Black Friday shoppers should beware of “deals”


Lila Schulman

Forever 21, one of many stores offered deals for Black Friday.

Lila Schulman, Staff Writer

Walking through the doors of the mall, on the busiest shopping day of the year, excitement and stress kick in. There are many deals every direction you turn. It’s early, but you know you can sleep later. You want to get those great deals, but are they actually as great as commercials and stores say they are?

The day of great deals started in the early 21st century. This happens once a year, the day after Thanksgiving, the fourth Friday of November. This day is full of hustle and bustle at every mall; this day is called Black Friday.

In the United States, Black Friday is the first day of traditional Christmas shopping, during which crowds of consumers are drawn to special offers and sales by stores. Black Friday has gained popularity in the early 2000s.

This newly-traditional event pushes people into believing that these super deals are important, even if they come at the expense of family time. We can get toys, electronics, and all other goods for much cheaper.

For teenagers, this day is a day to make off with the most we can afford. Most teenagers tend to buy make-up, clothes, and shoes, seeing those items as a priority to buy first. However, there is a catch; how much of a deal are we really getting? There are pros and cons for the Black Friday shopper.

There is a Latin saying, “caveat emptor,” which means buyers should be wary of what they are buying and all that comes with it. For retailers, Black Friday signifies a point in their companies’ economic growth when they can be “in the black,” meaning they increase their assets. What does this mean for the typical teenage buyer?

There are good aspects to shopping on this day, such as the thrill, being able to buy things for a good price and getting presents for others for the nearing holidays. This year I took part in this event, and I found it to be fun. I feel like I got a lot for my money’s worth, despite the fact that I woke up at 2:30 a.m. to do so.

However, there is a belief that retailers first set very high prices just so they can mark them down for Black Friday, making buyers assume that they are getting a great deal on something that was overly expensive beforehand. For instance, you usually can’t get refunds on your merchandise, which can lead one to think that maybe you wouldn’t normally have bought it in the first place if it wasn’t for Black Friday. Many overspend.

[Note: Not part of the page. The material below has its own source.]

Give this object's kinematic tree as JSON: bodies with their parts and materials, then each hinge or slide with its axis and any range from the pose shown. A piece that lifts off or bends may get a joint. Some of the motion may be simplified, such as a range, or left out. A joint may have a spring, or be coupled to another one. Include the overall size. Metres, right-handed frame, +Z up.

Black Friday can be dangerous. While shopping on Black Friday, I mentioned to my friend that I didn’t want to die or get trampled in the process. Death and injuries caused by the craziness of Black Friday can be heard about on the news and social media. Usually shopping is not a contact sport in which you can get seriously injured.

Every year Black Friday starts earlier and earlier; some stores offer pre-Black Friday deals, even as early as a month beforehand. Stores, such as Target and Walmart, offered 50 percent discounts weeks before Black Friday even occurred. For consumers, this creates a sense of urgency to start taking advantage of the bargains being offered.

This leads to the issues of participating in Black Friday. Consumers start this unofficial national holiday as early as 8 p.m. on Thanksgiving night to shop, which ultimately defies the purpose of Thanksgiving, which is to be thankful for what we already have.

Overall, even though this day can be fun, one should be aware of its problems. Both the consumer and the seller can get nice deals, but in the end, like in Vegas, the house always wins.

Next year, when this day rolls about again, just remember what the Romans used to say, “caveat emptor.”